Auch sein Vorgesetzter Hans-Joachim Watzke äusserte sich schwammig in der Causa Aubameyang. "Das hat interne Gründe, der Trainer hat es so entschieden. Es ist absolut in Ordnung. Das Positive ist, dass er am Samstag in Hamburg frisch und ausgeruht ist. Er wird im Kader stehen. Es ist doch völlig klar, dass Michael Zorc und ich informiert worden sind. Der Trainer hat es entschieden, und aus meiner Sicht auch nachvollziehbar entschieden."

Diese etwas eigenartige Geschichte einer offensiv kommunizierten, aber defensiv erklärten Entscheidung passt so gut ins derzeitige Bild, das die Borussia abgibt. Es knarzt und ruckelt an allen Ecken und Enden, aber am Ende geht es doch noch irgendwie gut. Und Adrian Ramos, der Aubameyang-Ersatz, köpft den Ball zum einzigen Tor des Abends ins Netz.

Hoffen auf mehr Balance

Jetzt ist der ganz grosse Druck in der Champions League weg, in jenem Wettbewerb, an dem sich die Mannschaft bisher hochgehangelt hat und immer wieder neue Kraft schöpfen konnte. "Wir haben es in die K.o.-Runde geschafft. Und manchmal geben solche Siege wie der gegen Lissabon ja noch mehr Selbstvertrauen und Stabilität", hofft zumindest Youngster Julian Weigl.

Für die Vorrunde haben die Leistungen der Borussia gereicht, der Trend zeigte nach den starken Partien gegen Warschau und Real Madrid aber in den beiden Spielen gegen Sporting doch deutlich nach unten. Es trifft sich ganz gut, dass die richtig wichtigen Spiele in diesem Wettbewerb noch einige Monate auf sich warten lassen.

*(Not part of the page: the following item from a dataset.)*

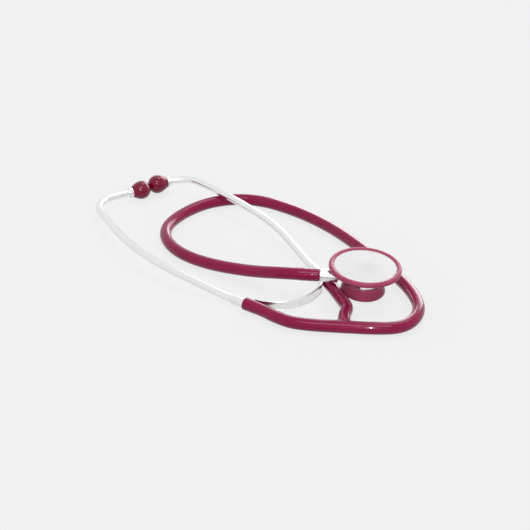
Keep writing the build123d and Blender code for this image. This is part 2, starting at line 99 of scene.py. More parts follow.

"Im Moment ist es eine Frage der Balance, um sowohl defensiv als auch offensiv gut spielen zu können", sagt Mathias Ginter. "Wir müssen uns langsam wieder aufbauen, von Sieg zu Sieg." Das Problem ist von allen Beteiligten erkannt, die Umsetzung der entsprechenden Massnahmen zur Verbesserung der misslichen Lage aber funktioniert immer noch nicht. In der derzeitigen Form wäre für Borussia Dortmund im Achtelfinale wohl Schluss.